Supplied material —
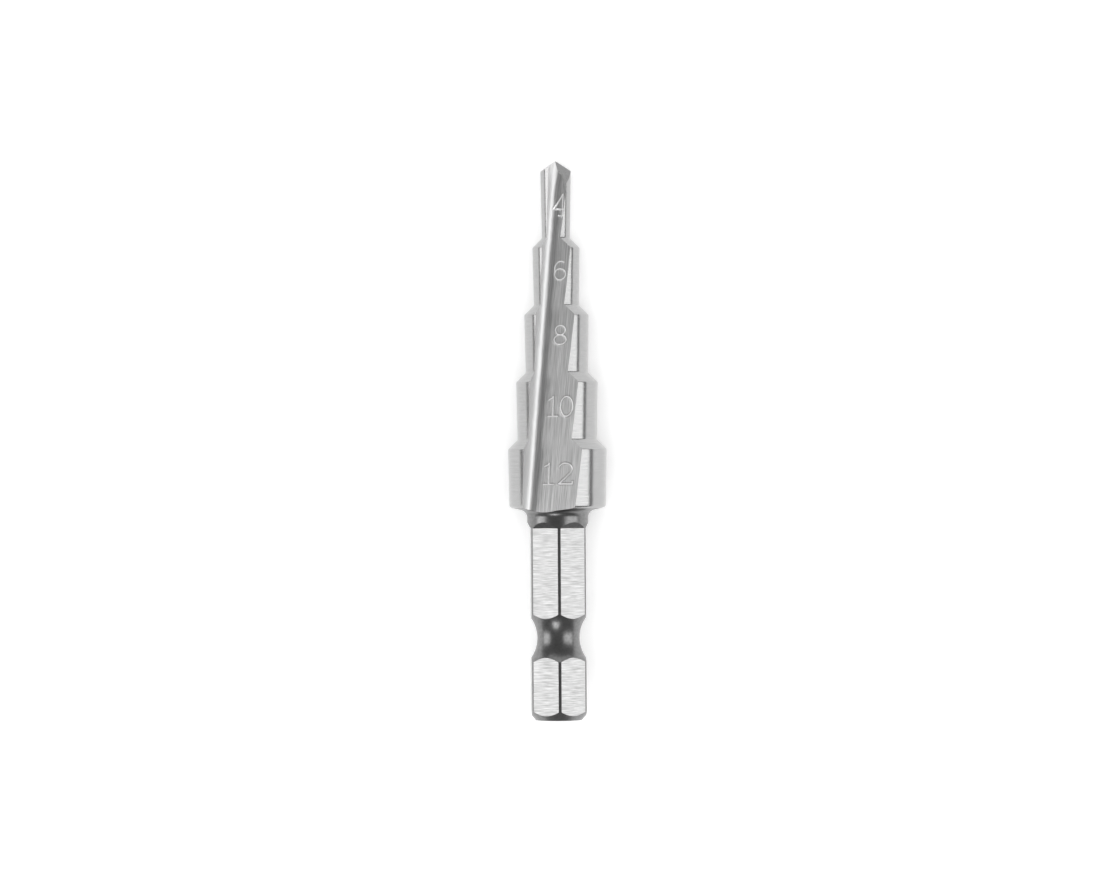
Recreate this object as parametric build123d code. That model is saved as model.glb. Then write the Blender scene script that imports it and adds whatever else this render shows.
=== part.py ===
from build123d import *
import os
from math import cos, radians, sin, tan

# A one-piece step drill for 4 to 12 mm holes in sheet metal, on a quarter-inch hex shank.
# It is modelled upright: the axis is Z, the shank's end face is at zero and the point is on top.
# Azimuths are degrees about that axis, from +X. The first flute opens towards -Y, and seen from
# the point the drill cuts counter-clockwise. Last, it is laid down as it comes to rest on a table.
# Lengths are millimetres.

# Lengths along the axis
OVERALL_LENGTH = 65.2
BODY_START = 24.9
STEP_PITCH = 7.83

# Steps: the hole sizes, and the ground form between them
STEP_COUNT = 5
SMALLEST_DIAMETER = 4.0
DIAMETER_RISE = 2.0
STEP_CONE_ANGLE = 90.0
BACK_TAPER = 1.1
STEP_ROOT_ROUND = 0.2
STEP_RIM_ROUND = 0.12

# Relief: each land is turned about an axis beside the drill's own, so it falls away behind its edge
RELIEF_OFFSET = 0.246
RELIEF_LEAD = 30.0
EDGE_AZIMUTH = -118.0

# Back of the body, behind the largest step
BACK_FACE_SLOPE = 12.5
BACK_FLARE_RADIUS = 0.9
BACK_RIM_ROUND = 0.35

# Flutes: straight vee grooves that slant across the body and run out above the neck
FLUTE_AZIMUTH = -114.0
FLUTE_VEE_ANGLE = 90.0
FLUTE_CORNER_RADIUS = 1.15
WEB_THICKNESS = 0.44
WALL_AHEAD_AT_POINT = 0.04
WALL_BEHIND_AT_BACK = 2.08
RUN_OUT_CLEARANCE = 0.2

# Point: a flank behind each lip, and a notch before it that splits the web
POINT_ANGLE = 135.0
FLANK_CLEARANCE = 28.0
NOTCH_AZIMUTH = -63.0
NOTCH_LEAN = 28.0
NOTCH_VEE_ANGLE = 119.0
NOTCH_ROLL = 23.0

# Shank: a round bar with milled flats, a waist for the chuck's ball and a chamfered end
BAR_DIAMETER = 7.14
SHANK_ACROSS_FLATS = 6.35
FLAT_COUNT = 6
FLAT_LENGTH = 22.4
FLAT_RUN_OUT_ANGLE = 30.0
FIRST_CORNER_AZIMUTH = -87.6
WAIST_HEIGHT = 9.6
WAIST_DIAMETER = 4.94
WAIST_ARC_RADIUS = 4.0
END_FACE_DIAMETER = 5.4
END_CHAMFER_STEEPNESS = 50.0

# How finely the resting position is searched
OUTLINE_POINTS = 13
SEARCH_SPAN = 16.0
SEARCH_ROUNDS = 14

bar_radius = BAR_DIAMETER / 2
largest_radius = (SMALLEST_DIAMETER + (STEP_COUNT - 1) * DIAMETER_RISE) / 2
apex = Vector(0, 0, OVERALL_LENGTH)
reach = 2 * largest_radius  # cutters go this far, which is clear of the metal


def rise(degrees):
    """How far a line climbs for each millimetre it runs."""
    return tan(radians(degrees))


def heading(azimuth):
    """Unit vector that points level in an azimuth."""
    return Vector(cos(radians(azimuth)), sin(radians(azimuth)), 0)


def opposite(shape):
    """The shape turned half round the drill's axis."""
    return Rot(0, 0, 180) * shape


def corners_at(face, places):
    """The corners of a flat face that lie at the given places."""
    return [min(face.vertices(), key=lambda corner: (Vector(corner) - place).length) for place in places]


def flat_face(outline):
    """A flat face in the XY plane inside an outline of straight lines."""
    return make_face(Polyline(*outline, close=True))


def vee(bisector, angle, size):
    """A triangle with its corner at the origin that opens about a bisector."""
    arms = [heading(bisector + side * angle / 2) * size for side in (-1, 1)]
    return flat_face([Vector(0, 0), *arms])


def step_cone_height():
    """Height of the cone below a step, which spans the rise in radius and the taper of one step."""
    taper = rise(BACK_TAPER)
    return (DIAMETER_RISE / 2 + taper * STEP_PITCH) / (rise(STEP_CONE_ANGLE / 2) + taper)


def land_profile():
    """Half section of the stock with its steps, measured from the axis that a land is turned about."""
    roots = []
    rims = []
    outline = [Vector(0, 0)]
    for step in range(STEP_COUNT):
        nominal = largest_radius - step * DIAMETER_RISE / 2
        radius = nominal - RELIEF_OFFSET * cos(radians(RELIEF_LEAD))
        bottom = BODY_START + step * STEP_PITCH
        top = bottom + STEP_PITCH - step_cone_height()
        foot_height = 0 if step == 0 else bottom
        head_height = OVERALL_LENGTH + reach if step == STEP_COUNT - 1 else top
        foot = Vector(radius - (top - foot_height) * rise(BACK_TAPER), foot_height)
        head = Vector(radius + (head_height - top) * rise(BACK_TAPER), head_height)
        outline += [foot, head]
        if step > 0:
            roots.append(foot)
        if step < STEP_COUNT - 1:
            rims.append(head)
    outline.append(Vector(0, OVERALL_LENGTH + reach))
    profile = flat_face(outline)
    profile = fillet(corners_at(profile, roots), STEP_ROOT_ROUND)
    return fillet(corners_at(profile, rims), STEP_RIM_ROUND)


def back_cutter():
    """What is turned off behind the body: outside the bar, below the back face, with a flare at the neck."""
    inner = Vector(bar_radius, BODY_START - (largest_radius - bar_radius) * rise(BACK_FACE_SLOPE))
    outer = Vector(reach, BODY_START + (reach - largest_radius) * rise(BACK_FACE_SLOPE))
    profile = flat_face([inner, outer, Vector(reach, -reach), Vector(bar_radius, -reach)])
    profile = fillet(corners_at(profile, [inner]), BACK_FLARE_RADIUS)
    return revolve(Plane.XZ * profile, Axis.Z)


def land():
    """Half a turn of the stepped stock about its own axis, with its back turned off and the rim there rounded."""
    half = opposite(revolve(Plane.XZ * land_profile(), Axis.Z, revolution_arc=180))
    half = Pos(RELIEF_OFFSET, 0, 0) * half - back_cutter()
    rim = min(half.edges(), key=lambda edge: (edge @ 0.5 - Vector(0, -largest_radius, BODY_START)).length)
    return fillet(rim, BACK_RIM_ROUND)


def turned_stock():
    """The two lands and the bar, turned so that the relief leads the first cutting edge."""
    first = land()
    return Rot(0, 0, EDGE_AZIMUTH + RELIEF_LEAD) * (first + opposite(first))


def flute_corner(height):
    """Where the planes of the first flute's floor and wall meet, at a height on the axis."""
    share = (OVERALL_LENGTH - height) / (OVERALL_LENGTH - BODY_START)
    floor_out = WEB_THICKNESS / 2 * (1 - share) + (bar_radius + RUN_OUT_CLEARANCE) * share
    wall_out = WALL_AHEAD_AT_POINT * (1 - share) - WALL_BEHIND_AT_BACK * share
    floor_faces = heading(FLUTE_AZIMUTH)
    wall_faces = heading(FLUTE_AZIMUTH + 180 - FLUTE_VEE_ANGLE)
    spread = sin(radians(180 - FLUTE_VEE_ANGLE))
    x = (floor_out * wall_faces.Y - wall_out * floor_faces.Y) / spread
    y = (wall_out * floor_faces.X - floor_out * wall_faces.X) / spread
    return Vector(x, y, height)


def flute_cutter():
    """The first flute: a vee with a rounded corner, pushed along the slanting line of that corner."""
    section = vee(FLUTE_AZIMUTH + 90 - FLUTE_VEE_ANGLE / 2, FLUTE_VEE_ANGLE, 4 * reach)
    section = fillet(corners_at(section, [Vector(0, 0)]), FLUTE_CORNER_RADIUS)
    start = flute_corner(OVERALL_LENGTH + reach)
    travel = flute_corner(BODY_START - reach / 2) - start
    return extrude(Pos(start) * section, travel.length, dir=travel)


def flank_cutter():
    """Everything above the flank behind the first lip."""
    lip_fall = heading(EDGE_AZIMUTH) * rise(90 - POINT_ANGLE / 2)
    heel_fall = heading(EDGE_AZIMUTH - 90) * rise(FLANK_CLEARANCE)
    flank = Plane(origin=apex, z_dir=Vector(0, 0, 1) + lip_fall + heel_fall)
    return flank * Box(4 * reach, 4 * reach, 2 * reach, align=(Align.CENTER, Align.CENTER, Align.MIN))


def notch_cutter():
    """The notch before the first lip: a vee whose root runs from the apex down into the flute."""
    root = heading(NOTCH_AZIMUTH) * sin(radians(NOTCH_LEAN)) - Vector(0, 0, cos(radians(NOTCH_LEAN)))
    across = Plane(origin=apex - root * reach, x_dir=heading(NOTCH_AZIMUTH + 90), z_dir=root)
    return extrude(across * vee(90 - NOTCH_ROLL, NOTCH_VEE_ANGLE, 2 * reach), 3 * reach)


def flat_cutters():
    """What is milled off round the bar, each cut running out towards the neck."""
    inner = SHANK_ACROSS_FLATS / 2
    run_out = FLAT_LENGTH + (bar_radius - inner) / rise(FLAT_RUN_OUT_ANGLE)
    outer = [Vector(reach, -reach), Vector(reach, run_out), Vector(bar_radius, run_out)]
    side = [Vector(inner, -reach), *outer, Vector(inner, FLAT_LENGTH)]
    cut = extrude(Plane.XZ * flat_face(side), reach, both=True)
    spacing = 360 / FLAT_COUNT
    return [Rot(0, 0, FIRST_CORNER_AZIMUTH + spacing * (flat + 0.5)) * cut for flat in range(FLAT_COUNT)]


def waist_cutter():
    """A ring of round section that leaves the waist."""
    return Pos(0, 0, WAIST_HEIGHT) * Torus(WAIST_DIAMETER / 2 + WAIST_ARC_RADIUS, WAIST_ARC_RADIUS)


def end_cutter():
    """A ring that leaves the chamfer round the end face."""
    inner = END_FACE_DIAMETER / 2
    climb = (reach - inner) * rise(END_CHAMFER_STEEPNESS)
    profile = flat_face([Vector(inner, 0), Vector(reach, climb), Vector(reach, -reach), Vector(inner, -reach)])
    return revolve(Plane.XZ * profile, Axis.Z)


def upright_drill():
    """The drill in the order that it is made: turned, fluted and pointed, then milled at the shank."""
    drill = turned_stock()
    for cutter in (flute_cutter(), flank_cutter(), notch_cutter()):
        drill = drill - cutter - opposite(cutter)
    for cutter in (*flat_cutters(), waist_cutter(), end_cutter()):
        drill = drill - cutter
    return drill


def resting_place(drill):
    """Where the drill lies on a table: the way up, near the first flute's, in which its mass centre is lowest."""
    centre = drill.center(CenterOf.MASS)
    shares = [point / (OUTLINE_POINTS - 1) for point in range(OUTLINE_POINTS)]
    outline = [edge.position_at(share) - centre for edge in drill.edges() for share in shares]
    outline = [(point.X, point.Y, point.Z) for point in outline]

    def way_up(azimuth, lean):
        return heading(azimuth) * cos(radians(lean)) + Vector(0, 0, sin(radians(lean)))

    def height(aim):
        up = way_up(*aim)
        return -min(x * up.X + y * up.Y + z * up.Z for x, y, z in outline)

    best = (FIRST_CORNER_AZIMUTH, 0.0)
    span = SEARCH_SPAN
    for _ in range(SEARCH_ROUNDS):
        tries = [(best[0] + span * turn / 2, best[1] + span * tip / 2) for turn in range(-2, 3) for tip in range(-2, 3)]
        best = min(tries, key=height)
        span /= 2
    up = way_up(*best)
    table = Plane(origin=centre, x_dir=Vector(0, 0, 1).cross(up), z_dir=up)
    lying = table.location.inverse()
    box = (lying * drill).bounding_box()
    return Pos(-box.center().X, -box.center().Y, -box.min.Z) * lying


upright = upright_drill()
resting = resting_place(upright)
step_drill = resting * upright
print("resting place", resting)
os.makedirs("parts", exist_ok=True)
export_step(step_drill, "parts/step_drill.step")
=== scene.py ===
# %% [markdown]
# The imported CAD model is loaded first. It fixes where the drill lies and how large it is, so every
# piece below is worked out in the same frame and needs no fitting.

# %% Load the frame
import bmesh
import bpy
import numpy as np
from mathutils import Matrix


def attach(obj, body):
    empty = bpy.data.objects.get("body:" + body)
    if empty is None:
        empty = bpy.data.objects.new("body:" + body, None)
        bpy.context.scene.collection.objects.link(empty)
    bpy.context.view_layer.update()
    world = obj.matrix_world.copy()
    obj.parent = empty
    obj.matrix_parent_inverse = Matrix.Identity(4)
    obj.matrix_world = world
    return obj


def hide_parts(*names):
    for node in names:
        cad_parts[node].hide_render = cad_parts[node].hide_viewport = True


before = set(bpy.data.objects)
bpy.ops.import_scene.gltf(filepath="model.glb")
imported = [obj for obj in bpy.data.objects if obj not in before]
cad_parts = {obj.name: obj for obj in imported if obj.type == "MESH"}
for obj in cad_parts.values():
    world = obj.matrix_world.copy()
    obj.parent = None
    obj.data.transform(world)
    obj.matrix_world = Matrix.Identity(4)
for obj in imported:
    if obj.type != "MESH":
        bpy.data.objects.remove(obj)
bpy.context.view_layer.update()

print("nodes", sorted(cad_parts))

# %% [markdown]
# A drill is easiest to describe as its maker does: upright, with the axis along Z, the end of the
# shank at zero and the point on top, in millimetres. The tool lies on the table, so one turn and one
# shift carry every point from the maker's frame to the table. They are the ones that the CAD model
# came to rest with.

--

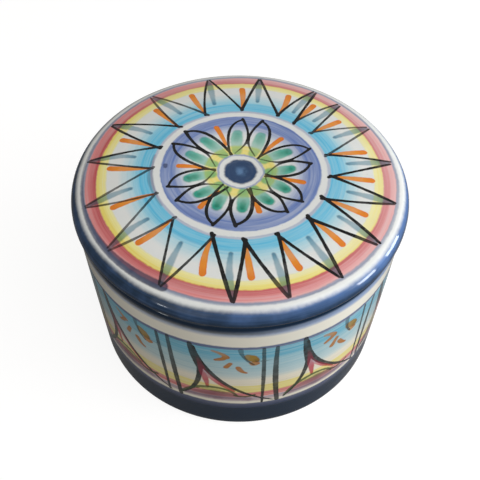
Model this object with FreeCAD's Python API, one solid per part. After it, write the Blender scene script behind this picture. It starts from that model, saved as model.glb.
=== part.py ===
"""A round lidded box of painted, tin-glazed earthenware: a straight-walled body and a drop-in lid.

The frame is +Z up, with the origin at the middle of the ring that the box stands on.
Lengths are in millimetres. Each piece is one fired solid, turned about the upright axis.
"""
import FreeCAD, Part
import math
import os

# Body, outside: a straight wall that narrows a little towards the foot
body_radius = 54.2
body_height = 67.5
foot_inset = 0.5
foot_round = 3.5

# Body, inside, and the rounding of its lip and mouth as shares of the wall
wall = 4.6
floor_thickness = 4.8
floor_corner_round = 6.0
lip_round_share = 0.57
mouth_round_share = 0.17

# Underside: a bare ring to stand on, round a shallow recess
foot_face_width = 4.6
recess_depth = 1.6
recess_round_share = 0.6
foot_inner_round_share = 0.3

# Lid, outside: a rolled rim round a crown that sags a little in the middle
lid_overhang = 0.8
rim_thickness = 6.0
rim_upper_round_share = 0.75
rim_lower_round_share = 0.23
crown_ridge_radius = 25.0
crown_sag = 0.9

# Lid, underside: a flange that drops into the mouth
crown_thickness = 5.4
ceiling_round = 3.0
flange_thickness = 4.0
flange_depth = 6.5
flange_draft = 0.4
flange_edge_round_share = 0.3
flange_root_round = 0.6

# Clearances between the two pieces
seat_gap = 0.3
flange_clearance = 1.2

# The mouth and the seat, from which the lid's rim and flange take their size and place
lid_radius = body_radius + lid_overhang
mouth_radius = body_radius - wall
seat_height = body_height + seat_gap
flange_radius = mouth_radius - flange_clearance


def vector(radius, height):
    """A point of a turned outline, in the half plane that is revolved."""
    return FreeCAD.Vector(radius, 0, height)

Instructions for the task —
Extract from the records above the lines from the one containing "upright = upright_drill()" to the one containing "imported = [obj", both lines included, exactly as they appear and with nothing else.

Answer to the exercise —
upright = upright_drill()
resting = resting_place(upright)
step_drill = resting * upright
print("resting place", resting)
os.makedirs("parts", exist_ok=True)
export_step(step_drill, "parts/step_drill.step")
=== scene.py ===
# %% [markdown]
# The imported CAD model is loaded first. It fixes where the drill lies and how large it is, so every
# piece below is worked out in the same frame and needs no fitting.

# %% Load the frame
import bmesh
import bpy
import numpy as np
from mathutils import Matrix


def attach(obj, body):
    empty = bpy.data.objects.get("body:" + body)
    if empty is None:
        empty = bpy.data.objects.new("body:" + body, None)
        bpy.context.scene.collection.objects.link(empty)
    bpy.context.view_layer.update()
    world = obj.matrix_world.copy()
    obj.parent = empty
    obj.matrix_parent_inverse = Matrix.Identity(4)
    obj.matrix_world = world
    return obj


def hide_parts(*names):
    for node in names:
        cad_parts[node].hide_render = cad_parts[node].hide_viewport = True


before = set(bpy.data.objects)
bpy.ops.import_scene.gltf(filepath="model.glb")
imported = [obj for obj in bpy.data.objects if obj not in before]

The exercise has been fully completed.